- **STATED TASK**: Below are entries. Reproduce exactly the lines between the line holding "Write part 2" and the line holding "0.5), (12, 0))", inclusive, and only those.

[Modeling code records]
::::::::
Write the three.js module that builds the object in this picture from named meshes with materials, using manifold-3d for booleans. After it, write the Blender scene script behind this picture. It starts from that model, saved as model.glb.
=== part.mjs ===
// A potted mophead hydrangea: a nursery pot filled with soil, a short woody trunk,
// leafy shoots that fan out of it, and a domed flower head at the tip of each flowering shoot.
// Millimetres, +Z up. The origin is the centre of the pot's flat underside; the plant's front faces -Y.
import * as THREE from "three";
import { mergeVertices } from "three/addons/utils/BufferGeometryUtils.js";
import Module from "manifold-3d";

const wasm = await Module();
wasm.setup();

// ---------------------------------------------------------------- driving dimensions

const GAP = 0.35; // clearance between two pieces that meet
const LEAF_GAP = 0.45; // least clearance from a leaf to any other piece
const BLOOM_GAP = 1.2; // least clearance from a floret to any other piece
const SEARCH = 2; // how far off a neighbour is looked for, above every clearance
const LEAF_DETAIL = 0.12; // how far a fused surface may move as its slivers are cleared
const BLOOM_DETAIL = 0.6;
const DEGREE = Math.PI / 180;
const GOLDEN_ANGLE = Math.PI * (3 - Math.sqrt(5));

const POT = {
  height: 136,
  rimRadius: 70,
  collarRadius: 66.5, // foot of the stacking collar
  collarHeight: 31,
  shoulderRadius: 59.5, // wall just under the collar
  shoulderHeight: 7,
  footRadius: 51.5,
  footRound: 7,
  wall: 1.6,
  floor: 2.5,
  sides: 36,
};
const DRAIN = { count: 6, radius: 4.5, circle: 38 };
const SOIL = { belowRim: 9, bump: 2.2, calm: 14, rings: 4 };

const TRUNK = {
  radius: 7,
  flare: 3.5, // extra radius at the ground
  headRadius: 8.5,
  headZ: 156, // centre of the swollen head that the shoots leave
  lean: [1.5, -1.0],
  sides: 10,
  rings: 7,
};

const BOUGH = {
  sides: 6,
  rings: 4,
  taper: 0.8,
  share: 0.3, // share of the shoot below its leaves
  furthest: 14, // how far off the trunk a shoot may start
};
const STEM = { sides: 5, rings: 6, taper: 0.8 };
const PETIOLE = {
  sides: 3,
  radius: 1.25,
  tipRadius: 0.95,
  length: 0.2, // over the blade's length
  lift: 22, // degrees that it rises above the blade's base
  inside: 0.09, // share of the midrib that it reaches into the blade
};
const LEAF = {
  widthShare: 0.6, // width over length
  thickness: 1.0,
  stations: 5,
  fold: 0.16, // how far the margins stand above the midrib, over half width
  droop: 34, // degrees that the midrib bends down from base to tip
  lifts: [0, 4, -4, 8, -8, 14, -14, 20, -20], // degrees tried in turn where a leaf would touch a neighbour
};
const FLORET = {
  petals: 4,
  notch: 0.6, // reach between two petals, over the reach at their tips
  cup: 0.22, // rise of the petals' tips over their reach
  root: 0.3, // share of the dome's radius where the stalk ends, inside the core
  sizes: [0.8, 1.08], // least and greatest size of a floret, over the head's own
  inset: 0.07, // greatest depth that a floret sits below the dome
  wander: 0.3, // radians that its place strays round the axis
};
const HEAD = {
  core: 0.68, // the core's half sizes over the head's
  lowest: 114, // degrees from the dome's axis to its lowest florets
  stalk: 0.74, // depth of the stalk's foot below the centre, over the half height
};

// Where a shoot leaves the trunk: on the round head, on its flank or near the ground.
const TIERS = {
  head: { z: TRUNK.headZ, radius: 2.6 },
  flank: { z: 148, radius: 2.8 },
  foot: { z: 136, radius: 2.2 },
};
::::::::
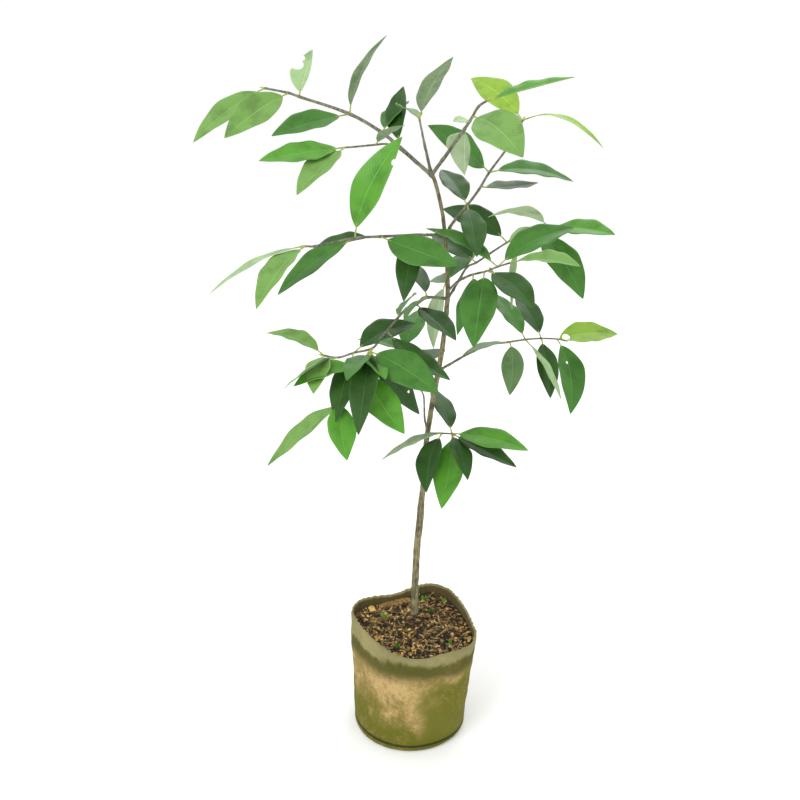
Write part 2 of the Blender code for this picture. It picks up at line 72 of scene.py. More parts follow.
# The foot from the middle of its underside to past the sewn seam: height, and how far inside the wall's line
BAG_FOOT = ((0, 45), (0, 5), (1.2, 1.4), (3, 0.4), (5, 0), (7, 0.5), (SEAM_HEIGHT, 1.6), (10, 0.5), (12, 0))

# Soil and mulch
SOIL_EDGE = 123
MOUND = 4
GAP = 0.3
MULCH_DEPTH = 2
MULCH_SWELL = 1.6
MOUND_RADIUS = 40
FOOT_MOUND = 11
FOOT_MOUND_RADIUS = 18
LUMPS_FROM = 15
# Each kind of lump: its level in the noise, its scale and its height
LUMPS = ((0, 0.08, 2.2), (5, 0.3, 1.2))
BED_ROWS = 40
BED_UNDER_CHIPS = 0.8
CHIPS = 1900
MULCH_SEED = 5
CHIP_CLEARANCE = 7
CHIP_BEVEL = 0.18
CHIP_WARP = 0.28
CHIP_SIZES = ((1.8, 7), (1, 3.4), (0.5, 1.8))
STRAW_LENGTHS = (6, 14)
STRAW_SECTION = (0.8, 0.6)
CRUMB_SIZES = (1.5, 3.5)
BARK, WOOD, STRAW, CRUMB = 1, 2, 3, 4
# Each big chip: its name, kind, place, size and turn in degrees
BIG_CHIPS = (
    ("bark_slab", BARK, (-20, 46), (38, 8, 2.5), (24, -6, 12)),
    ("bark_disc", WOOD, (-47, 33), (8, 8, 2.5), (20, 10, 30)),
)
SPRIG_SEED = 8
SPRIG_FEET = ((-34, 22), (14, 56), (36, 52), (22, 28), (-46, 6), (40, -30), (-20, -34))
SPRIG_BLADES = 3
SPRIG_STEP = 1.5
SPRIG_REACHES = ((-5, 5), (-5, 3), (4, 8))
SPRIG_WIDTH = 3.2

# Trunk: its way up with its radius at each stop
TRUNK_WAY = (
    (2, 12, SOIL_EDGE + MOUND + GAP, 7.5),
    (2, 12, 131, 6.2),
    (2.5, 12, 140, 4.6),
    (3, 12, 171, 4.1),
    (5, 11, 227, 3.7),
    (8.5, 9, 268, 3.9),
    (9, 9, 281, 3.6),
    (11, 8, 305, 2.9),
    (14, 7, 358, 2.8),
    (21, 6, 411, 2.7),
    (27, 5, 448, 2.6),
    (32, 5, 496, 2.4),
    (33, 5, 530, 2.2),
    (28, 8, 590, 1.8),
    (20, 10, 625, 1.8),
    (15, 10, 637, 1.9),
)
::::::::
- **REPLY TO THE EXERCISE**:
Write part 2 of the Blender code for this picture. It picks up at line 72 of scene.py. More parts follow.
# The foot from the middle of its underside to past the sewn seam: height, and how far inside the wall's line
BAG_FOOT = ((0, 45), (0, 5), (1.2, 1.4), (3, 0.4), (5, 0), (7, 0.5), (SEAM_HEIGHT, 1.6), (10, 0.5), (12, 0))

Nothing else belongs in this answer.